I have a 2003 Chevy 1 ton with the Duramax, and after about 105k, I have noticed it has began to smoke at idle...not black smoke, but just a light grey diesel smoke...My buddy running the Dyno shop that custom edits diesels said it has a bad injector..the guys at the Chevy house say replace all the injectors, and I understand there is a recall out now for the injectors (I haven't seen one) but another guy got his replaced under warranty. Anyone else having this problem? 

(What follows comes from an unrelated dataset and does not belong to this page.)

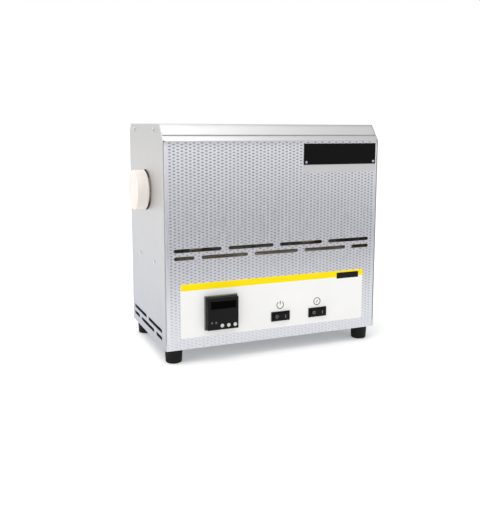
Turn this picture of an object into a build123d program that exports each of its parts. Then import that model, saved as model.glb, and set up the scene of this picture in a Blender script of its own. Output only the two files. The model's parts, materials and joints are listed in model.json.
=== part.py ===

I love the way this truck pulls..the fuel mileage is great @ 16 loaded / 19 average....cannot complain. Pulls great, handles great, and is comfortable to drive....I have never had a truck I liked as much, but if this is an indicator of things to come, I will trade back to a Dodge...I rarely hear of anyone having issues with the Cummins diesel. 

By the way, the shop quote for new injectors was over $2000....dayum!


----------



## stacker (Jan 31, 2006)

never had that problem,but i have a friend with a  ford.he had to replace his injectors.cost him a boatload.i think about 3500.00.


----------



## Teetorbilt (Feb 12, 2004)

When was the last time that you changed the fuel filter(s)? Plugged filters can cause smoking.

Changing out injectors is usually not that big a deal and you might look for rebuilts. I don't know if the smaller ones are rebuildable.

This is our local place http://www.angelfire.com/mech/dis/DisTest.html


----------



## mdshunk (Mar 13, 2005)

They sell a T-shirt at the tractor pulls that says, "If it doesn't make black smoke, it must be broke.", or something to that effect.


----------



## Brisk (Feb 7, 2006)

It is definetly your injectors. GM has a 200k mile warranty on them as long as your truck is an LB7 RPO code (since its a 2003 then it is)

Check out Dieselplace.com for more info on the D-Max


----------